Moments of despair
Michael Tanner rr he Edinburgh International Festival got off to a shaky start this year. As usual, there was a large-scale orchestral and vocal work in the Usher Hall, but whereas it has normally been a choral blockbuster, this was Bernstein's Candide, in a narrated version, with Thomas Allen doubling, or trebling, as Narrator and Pangloss and Martin. In the former role he repeated his urbane performance at the Festival Hall of two years ago, with many a nod and wink, and an overall tone of self-congratulation. His singing is now dry but of course supremely accomplished, more so than almost anyone else's. Matthew Polenzani was a weedy Candide, Laura Aikin had little tone as Cunegonde, and Kathryn Harries seemed to be in shocking decline as the Old Lady. Still, there were affecting moments, above all Candide's 'It must be so', which momentarily persuaded me that the work is not all synthetic.

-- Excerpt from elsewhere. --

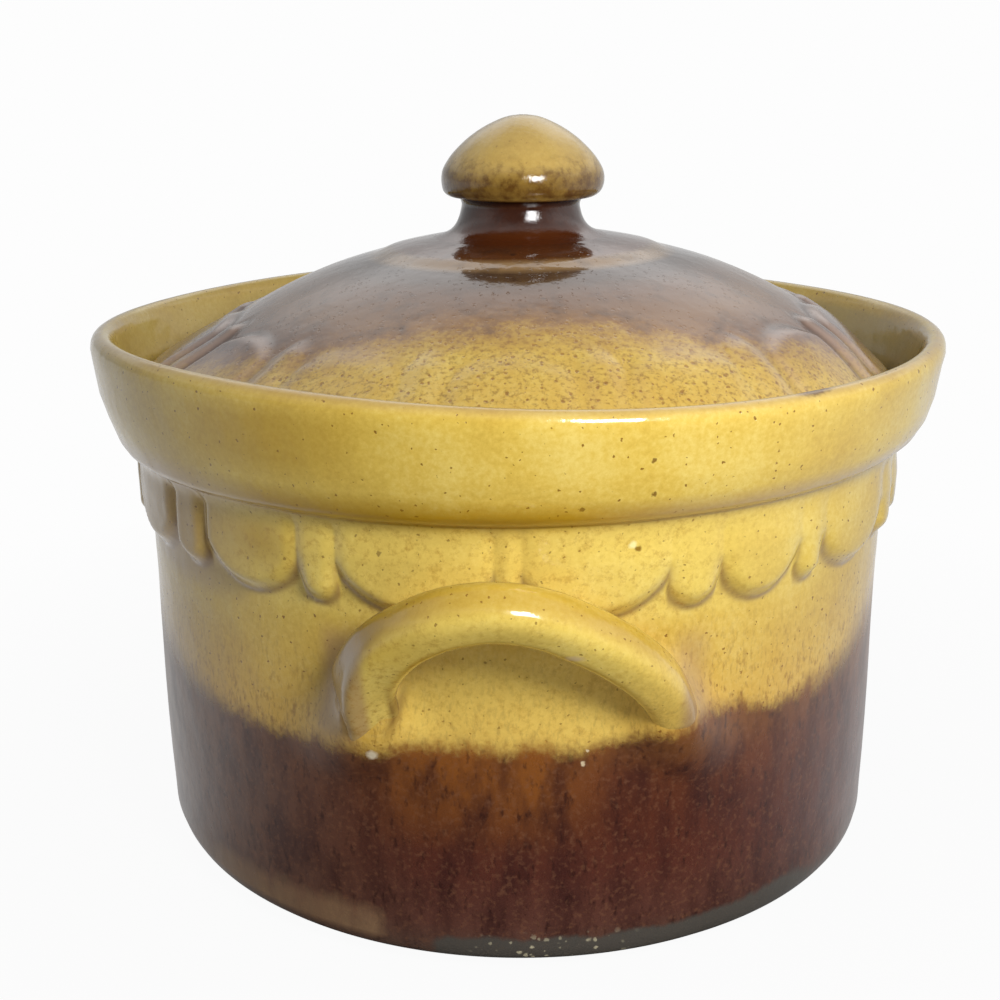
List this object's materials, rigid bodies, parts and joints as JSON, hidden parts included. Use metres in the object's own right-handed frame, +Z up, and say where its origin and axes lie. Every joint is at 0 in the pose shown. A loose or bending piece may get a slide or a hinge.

Robert Spano conducted with the proper vigour, and the Festival Chorus and BBC Scottish Symphony Orchestra, having been urged by the new Festival director Jonathan Mills to perform 'Happy birthday to us', obliged sheepishly before giving their all to this thin and increasingly barren work, which can appeal in Act 1 but has nothing new to deliver in Act 2. In any case, an opera about the folly of optimism is at best an equivocal way for a new regime to launch itself with.
The festival is themed, Orpheus being the subject. But his first outing the next evening in the Festival Theatre was depressing. Jordi Savall strode through the stalls in a billowing academic gown, and the players were dressed similarly. The scenery was attractive, with Styrofoam clouds and a Claudestyle landscape, but the orchestra, though it produced attractive and sometimes weird sounds, was induced to play lumpily, draggingly, making Monteverdi's passionate and compressed work seem to amble on for ever.
Most of the singing was grim, though Furio Zanasi's Orfeo was adequately declaimed, even if not winning, and he is no charismatic actor. Some of the other singers were hardly credible, with Savall's wife, when she sang 'lo son la musica', inviting the retort 'No, you're not'. The Messenger of Gloria Banditelli conjured the only intensity, in her narration of Euridice's death. If the first performance of L'Orfeo had been as dull as this, the work might well have been the Death as well as the Birth of opera. Nor was I reassured by Savall's solo viola da gamba recital at the Queen's Hall that he has any strong urge to communicate the enthusiasm which he presumably feels for the music he plays: one and three quarter hours plodded past with intimidating monotony.
The next Usher Hall opera was a surprise bit of fun, if one without any substance. I was dreading Vivaldi's Orlando Furioso, which lasts more than three hours. Actually, they shot past, thanks to the extreme virtuosity of the performers, and their enjoyment in singing this by-the-kilometre music. Virtually devoid of tunes, with no rhythmic or harmonic interest, accompaniments which seem content with the humblest performance of their role, the opera kept going thanks to the enormous momentum generated by the conductor Jean-Christophe Spinosi and the relish and skill of this amazing set of singers, most of whom are on the recording. Orlando's gigantic series of mad scenes is on the same artistic level as Jane Austen's parody in Letter 13 of her wonderful early Love and Freindship, but you could only be beguiled by Veronica Cangemi's rendering; and Philippe Jaroussky stopped the show, rightly, with 'Sol da te, mio dolce tesoro', where Vivaldi is inexplicably inspired. Admirers say this is his finest opera: I hope so, since if that's right one is excused from taking any further interest in this side of his output.
The Monteverdi theme was kind of continued by the Vienna Schauspielhaus's production of Poppea, wisely described as 'after Claudio Monteverdi'. It was listed as Theatre rather than Opera, but I don't see why. It's not possible to describe it without making it seem outrageous, an atrocity. But though it's no perfect piece, it is brilliant, serious, witty, penetrating. Much of Monteverdi's music and Busenello's text is present, if in surprising form — German is the chief language — and alternating with Cole Porter and other later sources.
Barrie Kosky, an Australian who has now shed the 'al', plays the piano and has three string players in the pit with him On an almost bare stage we see Nero and Poppea into heavy S and M, while Nero's spurned Empress Ottavia, stupendously acted and sung by Beatrice Frey, goes in for orgies of giggling as she instructs her allies on murdering Poppea, and the ludicrous glamour boy Ottone, a buffed Martin Niedermeir, impatiently puts on Drusilla's ill-fitting dress. The silent Seneca is knifed in his bath, the Death of Marat once more proving its perennial usefulness. The more I write, the less convincing I feel. I can only say that the audience, many members of whom I felt to be in initial recoil as I was, soon realised that they were seeing a recreation, or something, of great power and imaginative intelligence. If it shows Love as sovereign and without any scruple, isn't that precisely what Monteverdi revealed in his last masterpiece?
Candide will be broadcast on Radio Three on 15 September at 6.30 p.m.